Hearing two languages in the womb puts infant on road to bilingualism
Washington: Mothers conversing in two different languages during pregnancy can cause their newborn kids to develop bilingualism, a new study suggests.
The research, conducted by psychological scientists Krista Byers-Heinlein and Janet F. Werker from the University of British Columbia, and Tracey Burns of the Organization for Economic Co-operation and Development in France, has appeared in the Psychological Science, a journal of the Association for Psychological Science.
For the study, two groups of newborns were tested in these experiments: English monolinguals (whose mums spoke only English during pregnancy) and Tagalog-English bilinguals (whose mums spoke both Tagalog, a language spoken in the Philippines, and English regularly during pregnancy).

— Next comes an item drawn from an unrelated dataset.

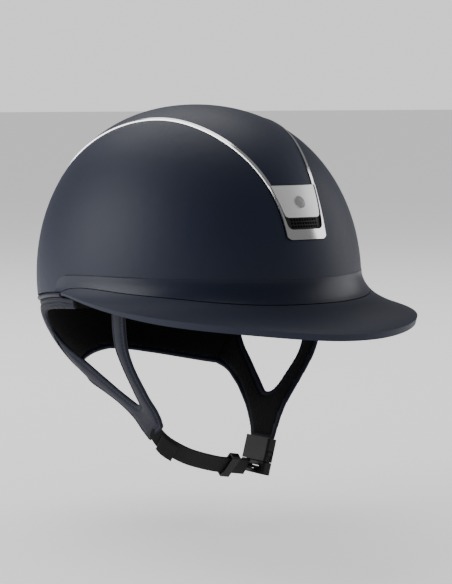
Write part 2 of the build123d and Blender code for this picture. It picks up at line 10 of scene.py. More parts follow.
import bmesh
import bpy
import numpy as np
from bpy.props import FloatProperty, FloatVectorProperty, PointerProperty
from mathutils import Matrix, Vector

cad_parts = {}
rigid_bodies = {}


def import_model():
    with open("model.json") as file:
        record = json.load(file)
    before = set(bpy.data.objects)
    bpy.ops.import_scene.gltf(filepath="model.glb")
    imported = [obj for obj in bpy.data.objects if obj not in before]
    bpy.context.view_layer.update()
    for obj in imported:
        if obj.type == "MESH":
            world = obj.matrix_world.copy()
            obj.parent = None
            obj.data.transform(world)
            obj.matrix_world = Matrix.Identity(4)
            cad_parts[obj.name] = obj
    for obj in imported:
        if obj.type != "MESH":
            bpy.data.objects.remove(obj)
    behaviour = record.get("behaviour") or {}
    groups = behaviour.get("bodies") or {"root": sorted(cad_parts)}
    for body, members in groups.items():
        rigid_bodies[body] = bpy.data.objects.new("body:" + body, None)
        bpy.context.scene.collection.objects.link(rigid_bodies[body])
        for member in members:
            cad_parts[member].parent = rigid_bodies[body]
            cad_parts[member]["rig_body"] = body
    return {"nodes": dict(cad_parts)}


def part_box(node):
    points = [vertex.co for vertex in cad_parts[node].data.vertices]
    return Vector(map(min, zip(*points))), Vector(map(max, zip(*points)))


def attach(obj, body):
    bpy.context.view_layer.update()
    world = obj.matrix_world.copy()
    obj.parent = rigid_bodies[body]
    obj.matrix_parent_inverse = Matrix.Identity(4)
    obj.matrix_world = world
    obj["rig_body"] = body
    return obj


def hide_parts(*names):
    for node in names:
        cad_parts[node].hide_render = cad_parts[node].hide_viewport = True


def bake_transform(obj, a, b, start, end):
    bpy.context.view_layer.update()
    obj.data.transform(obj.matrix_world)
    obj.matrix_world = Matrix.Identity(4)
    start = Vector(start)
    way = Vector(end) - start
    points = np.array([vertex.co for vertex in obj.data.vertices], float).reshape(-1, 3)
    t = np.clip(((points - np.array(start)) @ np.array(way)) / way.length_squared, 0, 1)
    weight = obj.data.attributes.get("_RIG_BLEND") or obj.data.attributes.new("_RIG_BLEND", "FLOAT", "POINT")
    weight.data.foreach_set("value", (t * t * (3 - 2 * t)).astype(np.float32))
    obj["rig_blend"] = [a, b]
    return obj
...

The researchers used a method known as “high-amplitude sucking-preference procedure” to study the infants’ language preferences. This method capitalizes on the newborns’ sucking reflex — increased sucking indicates interest in a stimulus.
In the first experiment, infants heard 10 minutes of speech, with every minute alternating between English and Tagalog. Results demonstrated that English monolingual infants were more interested in English than Tagalog — they exhibited increased sucking behavior when they heard English than when they heard Tagalog being spoken. However, bilingual infants had an equal preference for both English and Tagalog.
To test if bilingual infants are able to discriminate between their two languages, infants listened to sentences being spoken in one of the languages until they lost interest. Then, they either heard sentences in the other language or heard sentences in the same language, but spoken by a different person. Infants exhibited increased sucking when they heard the other language being spoken. Their sucking did not increase if they heard additional sentences in the same language.
These results suggest that bilingual infants, along with monolingual infants, are able to make a difference between the two languages, providing a mechanism from the first moments of life that helps ensure bilingual infants do not confuse their two languages.
According to the researchers, “Monolingual newborns’ preference for their single native language directs listening attention to that language” and, “Bilingual newborns’ interest in both languages helps ensure attention to, and hence further learning about, each of their languages.”